> _WRITTEN TASK_: Among the entries that follow, tally the lines with the string "joints". Give no more than the number.
══════
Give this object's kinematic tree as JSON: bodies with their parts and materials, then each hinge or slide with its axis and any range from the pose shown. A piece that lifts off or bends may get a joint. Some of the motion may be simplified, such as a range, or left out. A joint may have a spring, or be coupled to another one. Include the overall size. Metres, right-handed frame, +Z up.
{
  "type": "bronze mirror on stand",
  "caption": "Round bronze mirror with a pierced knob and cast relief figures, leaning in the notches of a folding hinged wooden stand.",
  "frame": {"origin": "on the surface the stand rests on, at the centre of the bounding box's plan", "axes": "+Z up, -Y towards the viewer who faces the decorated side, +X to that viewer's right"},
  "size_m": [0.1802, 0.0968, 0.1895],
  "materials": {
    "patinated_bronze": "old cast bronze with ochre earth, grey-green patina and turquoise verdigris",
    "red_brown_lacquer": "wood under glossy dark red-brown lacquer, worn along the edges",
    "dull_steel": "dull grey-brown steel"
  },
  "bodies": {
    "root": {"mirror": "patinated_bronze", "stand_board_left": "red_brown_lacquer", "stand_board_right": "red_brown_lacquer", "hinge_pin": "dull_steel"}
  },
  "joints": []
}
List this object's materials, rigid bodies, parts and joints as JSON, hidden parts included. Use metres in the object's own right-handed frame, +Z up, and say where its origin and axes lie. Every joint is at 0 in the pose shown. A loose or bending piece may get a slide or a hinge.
══════
> _EXERCISE ANSWER_: 2